Sen. John McCain recently confessed that he had not figured out how to use the Internet, and instead relied on his wife and various aides to handle tasks like e-mail and reading political websites and blogs, as well as viewing newspapers online.
McCain says he prefers reading the traditional way, as do I. After all, it’s a newspaper, not a news– screen. Although I’ve been using computers and associated communication devices for years — since 1984 — I feel a certain sympathy.
For years I resisted getting a cellphone. Regular telephones are sufficiently annoying, generally ringing when you’re busy doing something else. Why carry that aggravation around with you?
But one of our daughters in Oregon cut her landline, and found it cheaper to just add us to her company’s family plan. So far, so good. We can talk to her and she can talk to us.
But sometimes I push the wrong buttons and find myself taking pictures. Look, if I want pictures, I’ll use a camera.
And I get complaints that my “voice mail box” is full, so people can’t leave messages. According to the manual, I need a password to access my voice mail. But nowhere can I find how to set the password. My daughter suggested I go to the local outlet for this cell company for instruction. That’s just how I want to spend a couple of hours that might otherwise be devoted to productive work. Or unproductive but pleasant dog-walking or reading. Isn’t this supposed to be a tool that improves my productivity, rather than yet another set of skills to develop that will be obsolete when a new model comes along?
We just got back from a week in Oregon, visiting our daughters and new grandson (who is, of course, the most charming and cute baby there ever was). The last time we flew was about two years ago. This time around, there was something new — self-check-in with touch screens.
I wanted to shout something like, “Hey, I paid for a ticket. If I wanted to do all this stuff myself, I’d take flying lessons.” But given all the security at airports these days, I kept it to myself and we managed without unduly delaying the unfortunate folks behind us.
However, I have to confess that I’m getting more and more perturbed by this “do it yourself” society.

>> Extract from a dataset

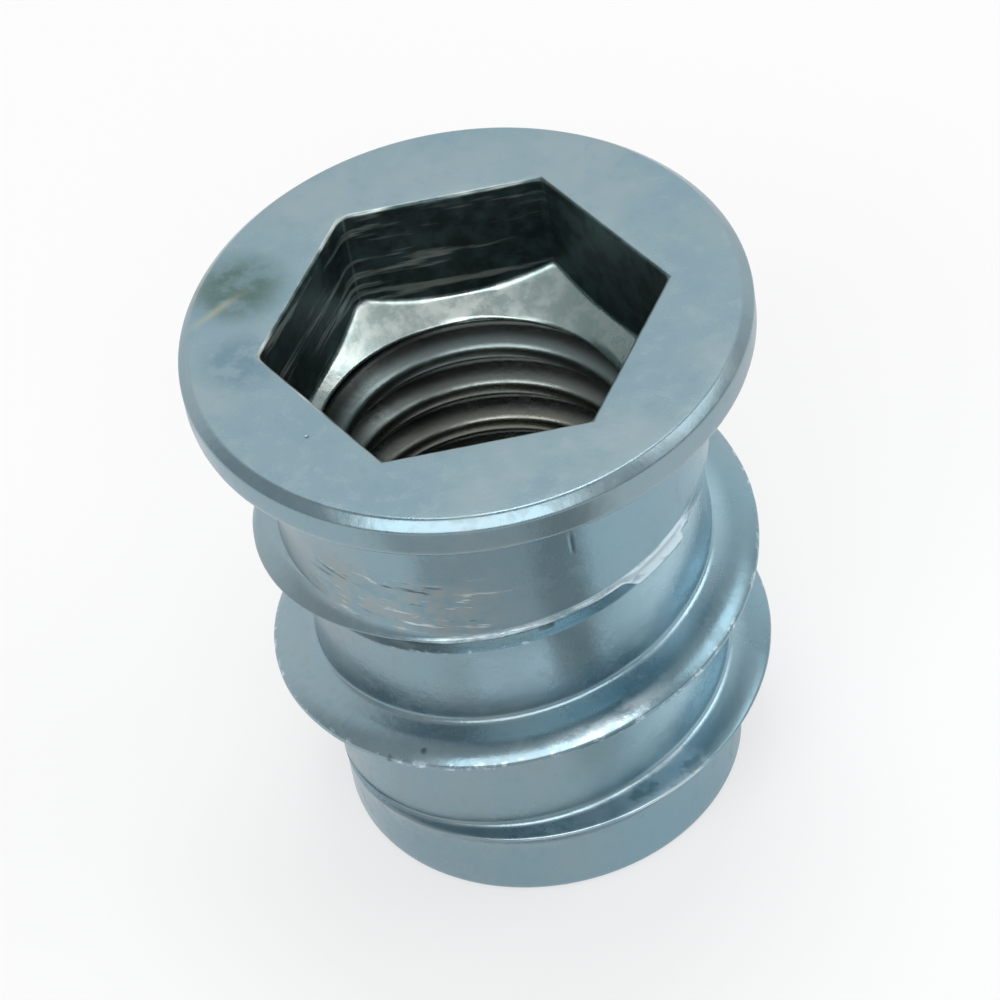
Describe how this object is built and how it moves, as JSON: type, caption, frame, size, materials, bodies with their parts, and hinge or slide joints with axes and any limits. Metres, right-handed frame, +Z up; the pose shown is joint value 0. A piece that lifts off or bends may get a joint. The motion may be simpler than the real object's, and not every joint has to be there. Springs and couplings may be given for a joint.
{
  "type": "threaded insert",
  "caption": "Flanged screw-in insert: a hexagon key socket over a machine-threaded bore, with a coarse right-hand thread outside for wood.",
  "frame": {"origin": "centre of the pilot end, on the insert's axis", "axes": "+Z up the axis to the top of the flange; the front is -Y, where one flat of the key socket lies; +X points at one of the socket's corners"},
  "size_m": [0.0164, 0.0164, 0.018],
  "materials": {
    "insert": "satin blue-grey zinc plate"
  },
  "bodies": {
    "root": {"insert": "insert"}
  },
  "joints": []
}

Our rental car in Oregon kept warning us about low tire inflation. I asked the gas-station attendant to check the tires. “They don’t give us tire gauges,” he said. This guy is entrusted with our safety as we sit among thousands of gallons of an explosive liquid, and he can’t be trusted with a tire-pressure gauge?

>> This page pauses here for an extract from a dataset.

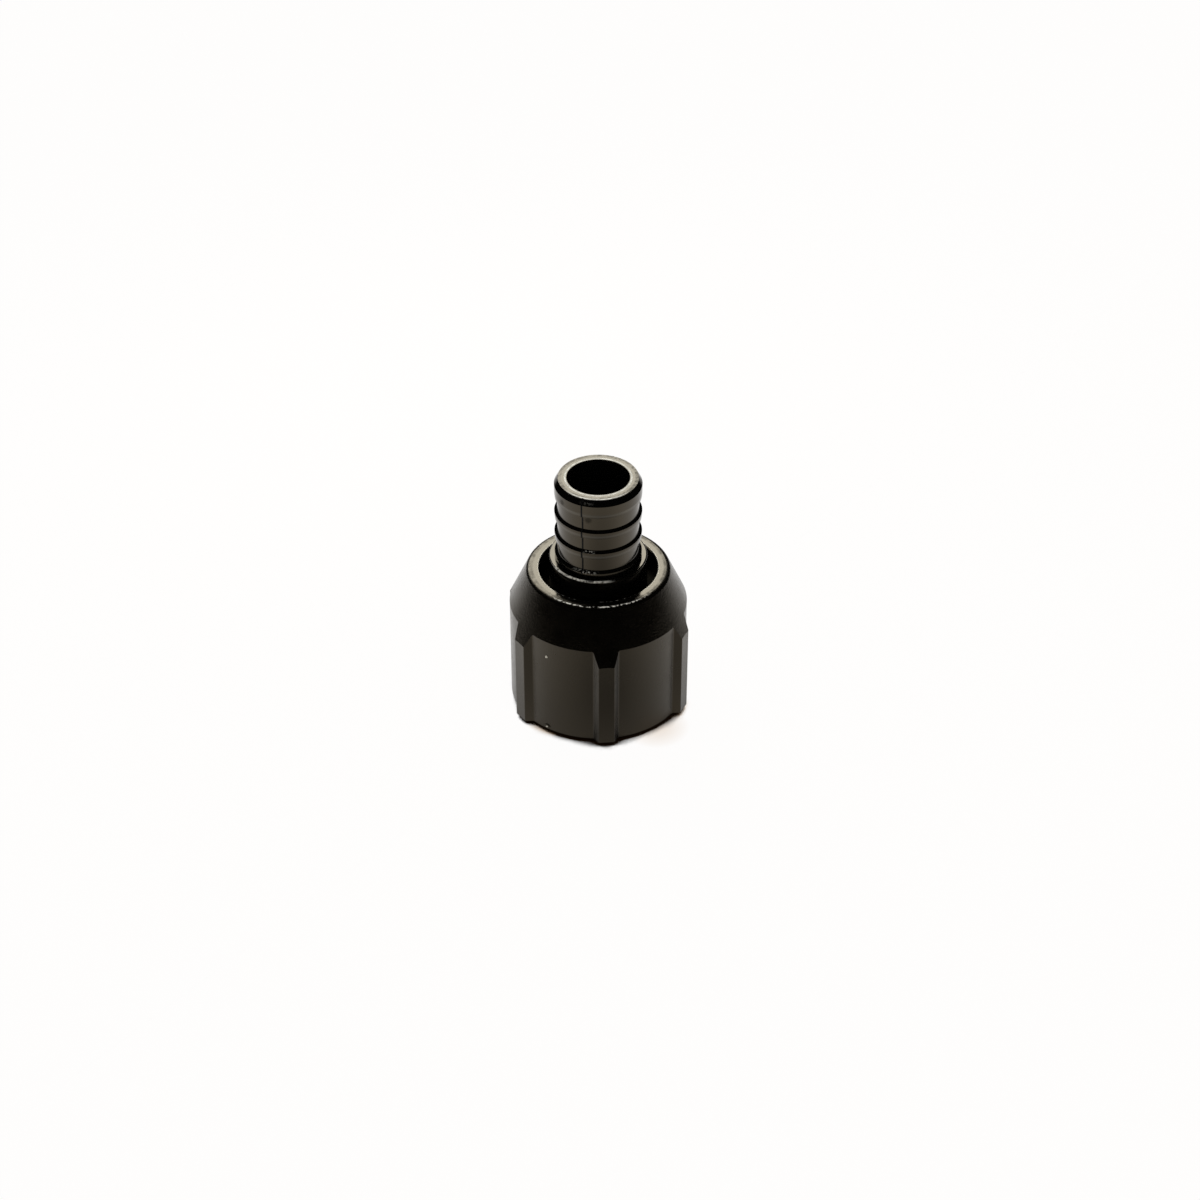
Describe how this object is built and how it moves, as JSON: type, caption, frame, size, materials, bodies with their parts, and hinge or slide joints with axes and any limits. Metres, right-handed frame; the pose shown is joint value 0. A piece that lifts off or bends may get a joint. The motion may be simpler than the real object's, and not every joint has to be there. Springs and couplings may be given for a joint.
{
  "type": "pex swivel coupling",
  "caption": "Swivel coupling for plastic water tube: a barbed insert that turns freely in a ribbed nut with a female pipe thread.",
  "frame": {"origin": "centre of the nut's open rim, on the surface that the coupling stands on", "axes": "+Z along the waterway towards the barb's tip, -Y through the middle of one grip rib"},
  "size_m": [0.0258, 0.0276, 0.0377],
  "materials": {
    "insert_plastic": "moulded black plastic with a clear gloss",
    "nut_plastic": "moulded black plastic with a satin, finely grained surface",
    "washer_rubber": "matt black rubber"
  },
  "bodies": {
    "nut": {"swivel_nut": "nut_plastic", "seal_washer": "washer_rubber"},
    "insert": {"barb_insert": "insert_plastic"}
  },
  "joints": [
    {"name": "swivel", "type": "hinge", "parent": "nut", "child": "insert", "pos_m": [0, 0, 0.0186], "axis": [0, 0, 1], "continuous": true}
  ]
}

Apparently, even if an entire state prevents people from pumping their own gas, as Oregon does, you still can’t escape “do it yourself” America. Nor does there seem to be any way to avoid constantly re-learning how to perform mundane tasks like paying bills or using a telephone.
And if John McCain wants to focus on campaigning instead of trying to keep up with a tech world where what you learned last year is often useless this year, then I understand perfectly.
But he doesn’t phrase it that way, and when McCain says his wife and staff take care of such matters, he sounds ridiculously over-privileged. Most of us are forced to keep up or drop out, since we can’t afford to hire people to handle the ever-changing world where we have to do more and more ourselves. And so he ends up sounding dangerously out of touch.